Thanks to Susan Brown for this link from David Mytton:
The big red flag is extrapolation from current public data. Something like:
- A Google search consumes x energy.
- Google has said that an AI query will cost x10 more than a normal search. query.
- Therefore AI energy will be (Current Search Volume) x 10.
Or you might see:
- OpenAI consumes x energy today.
- OpenAI has 100 million users.
- Allocate x energy across 100 million users.
- If OpenAI grows to a billion users, that will be (Per user energy allocation) x 1 billion.
These are arguments from extrapolation and they are always wrong. You can’t trust any prediction about a complex system more than a few months out. Technology changes too rapidly.

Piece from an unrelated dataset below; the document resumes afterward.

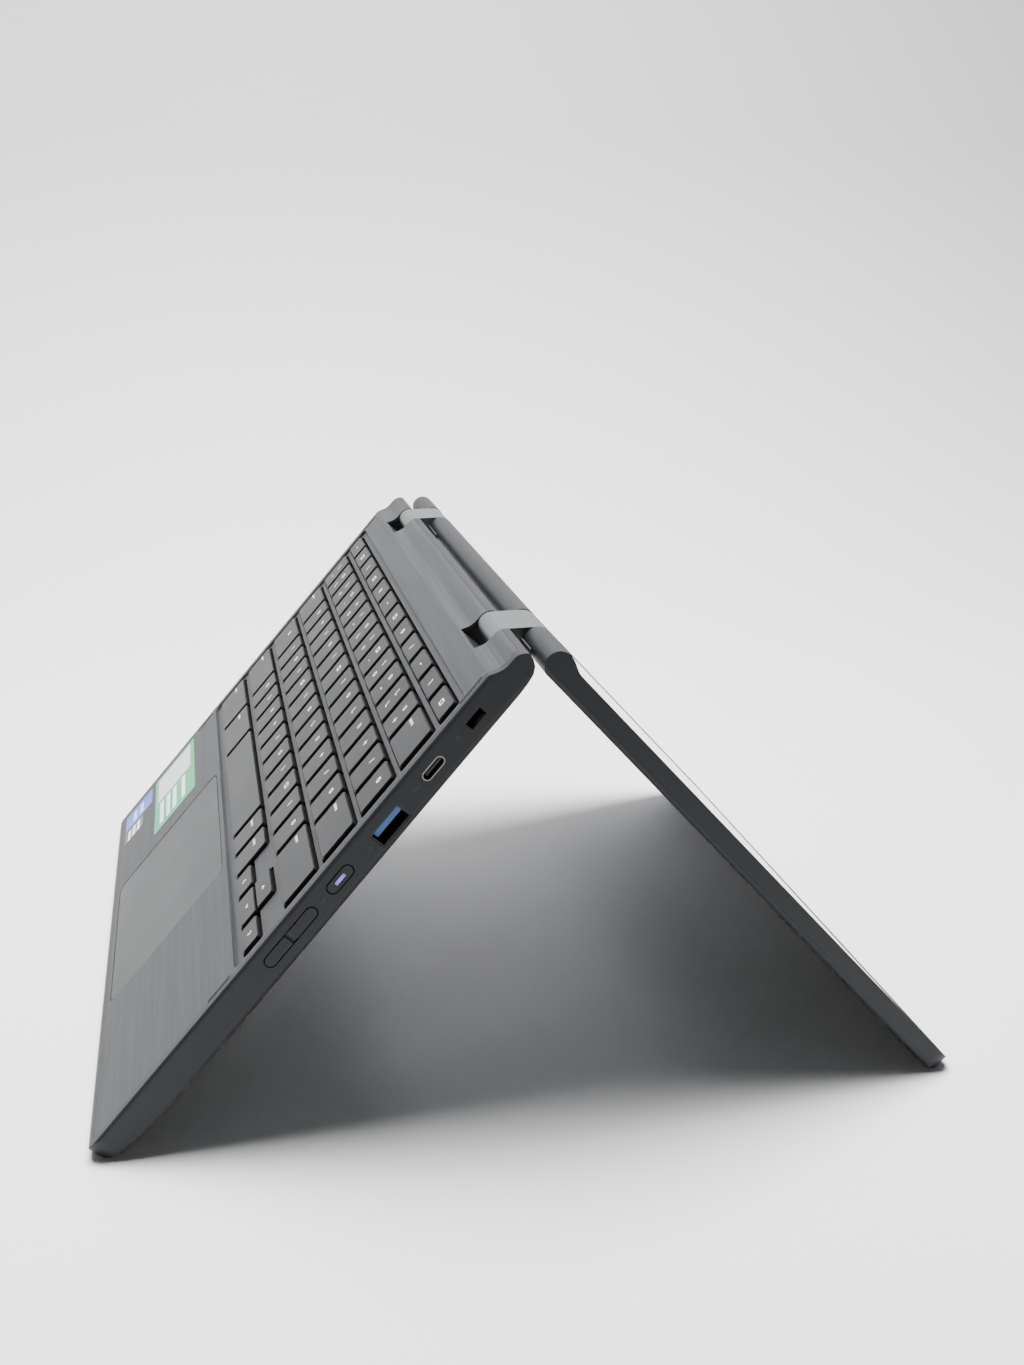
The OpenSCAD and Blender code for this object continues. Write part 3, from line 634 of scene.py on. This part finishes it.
class LAPTOP_OT_ports(bpy.types.Operator):
    """Finishes the jacks, their tongues, the lock plate and the power light"""
    bl_idname = "laptop.ports"
    bl_label = "Ports"

    def execute(self, context):
        shell = Paint("jack_steel", Metallic=1.0)
        grain = shell.noise(1800.0, 3.0)
        shell.set(Base_Color=shell.mix(grain, (0.13, 0.125, 0.115, 1), (0.22, 0.21, 0.195, 1)))
        shell.set(Roughness=0.28 + grain * 0.2)
        shell.wear(["usb_c_shells"])
        grained("jack_dark", (0.035, 0.035, 0.037), 0.4, 1800.0, 0.1, Metallic=0.7).wear(["usb_a_shells"])
        grained("lock_steel", (0.03, 0.03, 0.032), 0.5, 1800.0, 0.1, Metallic=0.6).wear(["lock_slot_plate"])
        grained("tongue_blue", (0.015, 0.10, 0.34), 0.4, 2600.0, 0.1).wear(["usb_a_tongues"])
        grained("tongue_black", (0.01, 0.01, 0.011), 0.45, 2600.0, 0.1).wear(["usb_c_tongues", "audio_jack"])
        lamp = Paint("power_lamp", Roughness=0.4)
        along, _, _ = lamp.on_panel(BASE)
        low, high = BASE.box("power_light")
        middle = (low.x + high.x) * 500
        reach = (high.x - low.x) * 500
        glow = 1.0 - abs(along - middle) / reach * 0.6
        violet = (0.26, 0.22, 0.85, 1)
        lamp.set(Base_Color=lamp.mix(glow, (0.10, 0.09, 0.35, 1), violet))
        lamp.set(Emission_Color=lamp.mix(glow, (0.0, 0.0, 0.0, 1), violet), Emission_Strength=0.45)
        lamp.wear(["power_light"])
        return {"FINISHED"}


class LAPTOP_OT_labels(bpy.types.Operator):
    """Finishes the three adhesive labels with plain generic blocks and bars"""
    bl_idname = "laptop.labels"
    bl_label = "Labels"

    def label(self, name, node):
        """A label's paint, with its two directions running from 0 to 1."""
        paint = Paint(name, Specular_IOR_Level=0.3)
        low, high = BASE.box(node)
        along, across, _ = paint.on_panel(BASE)
        rear = (along - low.x * 1000) / ((high.x - low.x) * 1000)
        far = (across - low.y * 1000) / ((high.y - low.y) * 1000)
        paint.set(Roughness=0.35 + paint.noise(900.0, 2.0) * 0.1)
        return paint, rear, far, along, across

    def bars(self, paint, rear, far, rows, width, start, end):
        """Plain bars that run across the machine, broken up like lines of print."""
        total = 0.0
        for row in rows:
            total = total + paint.inside(rear, row - width, row + width)
        return total * paint.inside(far, start, end)

    def execute(self, context):
        paint, rear, far, along, across = self.label("label_teal", "label_large")
        ground = paint.mix(rear * 0.5 + far * 0.5, (0.010, 0.26, 0.16, 1), (0.012, 0.30, 0.07, 1))
        block = paint.inside(rear, 0.08, 0.9) * paint.inside(far, 0.52, 0.96)
        dark = block * (paint.math("FRACT", (along + across) / 2.4, 0.0) < 0.35)
        text = self.bars(paint, rear, far, (0.18, 0.34, 0.5, 0.72), 0.045, 0.08, 0.47)
        colour = paint.mix(block, ground, (0.72, 0.74, 0.72, 1))
        colour = paint.mix(dark, colour, (0.30, 0.33, 0.30, 1))
        colour = paint.mix(text, colour, (0.75, 0.82, 0.78, 1))
        paint.set(Base_Color=colour).wear(["label_large"])

        paint, rear, far, _, _ = self.label("label_blue", "label_square")
        ground = paint.mix(far, (0.06, 0.10, 0.50, 1), (0.02, 0.06, 0.42, 1))
        text = self.bars(paint, rear, far, (0.35, 0.6), 0.07, 0.15, 0.8)
        paint.set(Base_Color=paint.mix(text, ground, (0.45, 0.52, 0.80, 1))).wear(["label_square"])

        paint, rear, far, _, _ = self.label("label_pale", "label_small")
        text = self.bars(paint, rear, far, (0.25, 0.5, 0.75), 0.08, 0.08, 0.92)
        ground = paint.mix(rear, (0.03, 0.03, 0.032, 1), (0.06, 0.06, 0.062, 1))
        paint.set(Base_Color=paint.mix(text, ground, (0.74, 0.74, 0.72, 1))).wear(["label_small"])
        return {"FINISHED"}


class LAPTOP_OT_inside(bpy.types.Operator):
    """Finishes the boards, chips, cells and other inner pieces"""
    bl_idname = "laptop.inside"
    bl_label = "Inner pieces"

    def execute(self, context):
        board = Paint("board_green", Roughness=0.4)
        along, across, _ = board.on_panel(BASE)
        tracks = board.node("ShaderNodeTexBrick", {"offset": 0.5}, output="Fac",
                            Vector=board.vector(along, across, 0.0), Scale=0.35, Mortar_Size=0.06)
        board.set(Base_Color=board.mix(tracks, (0.015, 0.10, 0.055, 1), (0.05, 0.20, 0.10, 1)))
        board.wear(["main_board", "left_io_board", "wifi_card", "button_switches", "display_board"])
        grained("chip_black", (0.015, 0.015, 0.017), 0.4, 1200.0, 0.1).wear(["board_chips"])
        grained("cell_wrap", (0.02, 0.02, 0.024), 0.3, 700.0, 0.1).wear(["battery_pack"])
        grained("speaker_black", (0.014, 0.014, 0.015), 0.6, 1400.0, 0.3).wear(["speakers"])
        grained("sheet_steel", (0.42, 0.42, 0.43), 0.35, 1400.0, 0.1, Metallic=1.0).wear(
            ["heat_spreader", "touchpad_bracket"])
        return {"FINISHED"}


# ---- studio ----
class LAPTOP_OT_stage(bpy.types.Operator):
    """Builds the pale floor and wall, the soft lamps and the camera"""
    bl_idname = "laptop.stage"
    bl_label = "Studio"

    curve = 0.35

    def sweep(self, reach):
        """A floor that curves up into a wall behind the machine, the wall darkened with painted shade."""
        clear_selection()
        bpy.ops.mesh.primitive_plane_add(size=2.0)
        floor = bpy.context.object
        floor.name = "studio_sweep"
        floor.scale = (6.0, 3.0, 1.0)
        floor.location = (0, reach - 3.0, 0)
        bpy.ops.object.transform_apply(location=True, rotation=False, scale=True)
        bpy.ops.object.mode_set(mode="EDIT")
        bpy.ops.mesh.select_mode(type="EDGE")
        bpy.ops.mesh.select_all(action="DESELECT")
        bpy.ops.object.mode_set(mode="OBJECT")
        for edge in floor.data.edges:
            ends = [floor.data.vertices[i].co.y for i in edge.vertices]
            edge.select = min(ends) > reach - 0.01
        bpy.ops.object.mode_set(mode="EDIT")
        bpy.ops.mesh.spin(steps=24, angle=-math.pi / 2, center=(0, reach, self.curve), axis=(1, 0, 0))
        bpy.ops.mesh.extrude_region_move(TRANSFORM_OT_translate={"value": (0, 0, 3.0)})
        bpy.ops.object.mode_set(mode="OBJECT")
        bpy.ops.object.shade_smooth()
        paint = Paint("studio_paper", Roughness=0.7)
        cloud = paint.noise(3.0, 2.0)
        # Painted shade: the paper turns grey up the wall, because less of the overhead light reaches it
        shade_by_height = paint.dot((0, 0, 1)) / 0.5
        paper = paint.mix(cloud, (0.88, 0.885, 0.895, 1), (0.91, 0.915, 0.92, 1))
        paint.set(Base_Color=paint.mix(paint.math("MINIMUM", shade_by_height, 1.0), paper, (0.50, 0.505, 0.515, 1)))
        floor.data.materials.append(paint.material)

    def lamp(self, name, place, aim, size, power):
        lamp = bpy.data.lights.new(name, "AREA")
        lamp.shape = "RECTANGLE"
        lamp.size, lamp.size_y = size
        lamp.energy = power
        made = bpy.data.objects.new(name, lamp)
        made.location = place
        made.rotation_euler = (Vector(aim) - Vector(place)).to_track_quat("-Z", "Y").to_euler()
        bpy.context.scene.collection.objects.link(made)

    def execute(self, context):
        sizes = context.scene.laptop_sizes
        self.sweep(sizes.floor_reach)
        power = sizes.lamp_power
        self.lamp("lamp_over", (-0.05, 0.12, 1.15), (0, 0.0, 0), (0.85, 0.6), power)
        self.lamp("lamp_wall", (0.0, 0.1, 1.3), (0, 0.71, 0.7), (1.6, 0.3), power * 0.03)
        world = context.scene.world or bpy.data.worlds.new("studio_air")
        context.scene.world = world
        world.use_nodes = True
        air = world.node_tree.nodes["Background"]
        air.inputs["Color"].default_value = (0.86, 0.88, 0.9, 1)
        air.inputs["Strength"].default_value = 0.12
        view = bpy.data.cameras.new("view")
        view.sensor_fit = "VERTICAL"
        view.sensor_height = 36.0
        view.lens = sizes.lens
        view.clip_start = 0.01
        camera = bpy.data.objects.new("view", view)
        camera.location = (-0.0997, -0.5869, 0.2795)
        camera.rotation_euler = (math.radians(90 - 16.2), 0, math.radians(-11.4))
        context.scene.collection.objects.link(camera)
        context.scene.camera = camera
        return {"FINISHED"}


PIECES = (
    LAPTOP_OT_case,
    LAPTOP_OT_deck,
    LAPTOP_OT_keys,
    LAPTOP_OT_key_marks,
    LAPTOP_OT_side_marks,
    LAPTOP_OT_screw_recesses,
    LAPTOP_OT_hinge,
    LAPTOP_OT_screen,
    LAPTOP_OT_ports,
    LAPTOP_OT_labels,
    LAPTOP_OT_inside,
    LAPTOP_OT_stage,
)


class LAPTOP_PT_panel(bpy.types.Panel):
    """Lists the steps that dress the laptop"""
    bl_label = "Laptop"
    bl_idname = "LAPTOP_PT_panel"
    bl_space_type = "VIEW_3D"
    bl_region_type = "UI"
    bl_category = "Laptop"

    def draw(self, context):
        column = self.layout.column()
        for settings in (context.scene.laptop_finishes, context.scene.laptop_sizes):
            for name in settings.__annotations__:
                column.prop(settings, name)
        for piece in PIECES:
            column.operator(piece.bl_idname)


CLASSES = (LaptopFinishes, LaptopSizes) + PIECES + (LAPTOP_PT_panel,)


def register():
    for kind in CLASSES:
        bpy.utils.register_class(kind)
    bpy.types.Scene.laptop_finishes = bpy.props.PointerProperty(type=LaptopFinishes)
    bpy.types.Scene.laptop_sizes = bpy.props.PointerProperty(type=LaptopSizes)


def unregister():
    del bpy.types.Scene.laptop_sizes
    del bpy.types.Scene.laptop_finishes
    for kind in reversed(CLASSES):
        bpy.utils.unregister_class(kind)


def smooth_nodes():
    """Shades the CAD pieces smooth across their curves and crisp at their edges."""
    clear_selection()
    for made in NODES.values():
        made.select_set(True)
    bpy.context.view_layer.objects.active = next(iter(NODES.values()))
    bpy.ops.object.shade_smooth_by_angle(angle=EDGE_ANGLE)
    bpy.ops.object.select_all(action="DESELECT")


def main():
    register()
    smooth_nodes()
    for piece in PIECES:
        group, name = piece.bl_idname.split(".")
        getattr(getattr(bpy.ops, group), name)()


if __name__ == "__main__":
    main()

https://davidmytton.blog/expect-more-overestimates-of-ai-energy-consumption/
Here’s his account of the developments on the horizon which preclude this extrapolation:
- New models with fewer parameters, but higher quality. For example, the Mixtral of Experts model “outperforms Llama 2 70B on most benchmarks with 6x faster inference”.
- More energy efficient models. Google reported the choice of model can impact the amount of computing power required by a factor of 5-10. Different tasks (even different search query types) will be given to different models.
- Different data center hardware. NVIDIA has a monopoly on GPUs, which is the largest incentive that can operate on a market to encourage more competition. Google Gemini was trained entirely on TPUs which “compared to the unoptimized P100s from 2017, the ML-optimized TPU v2 in 2019 and TPU v4 in 2021 reduced energy consumption by 5.7x and 13.7x, respectively.”
- Different client hardware. Apple has neural cores built into all their current computers and mobile devices. Transformers are already running on macOS 14 to give you predictions as you type. This happens locally. The M-series chips are probably the most power efficient chips in the world and “the M3 GPU is able to deliver the same performance as M1 using nearly half the power, and up to 65 percent more performance at its peak” (Apple).
- What to measure? Measuring “AI” is not the same as measuring the energy consumption of a network switch or a server because it’s all software. GPUs (and TPUs, etc) are a more easily measurable component, but AI also uses parts of other systems in the data center. How to account for training and/or inference on client devices will also be difficult.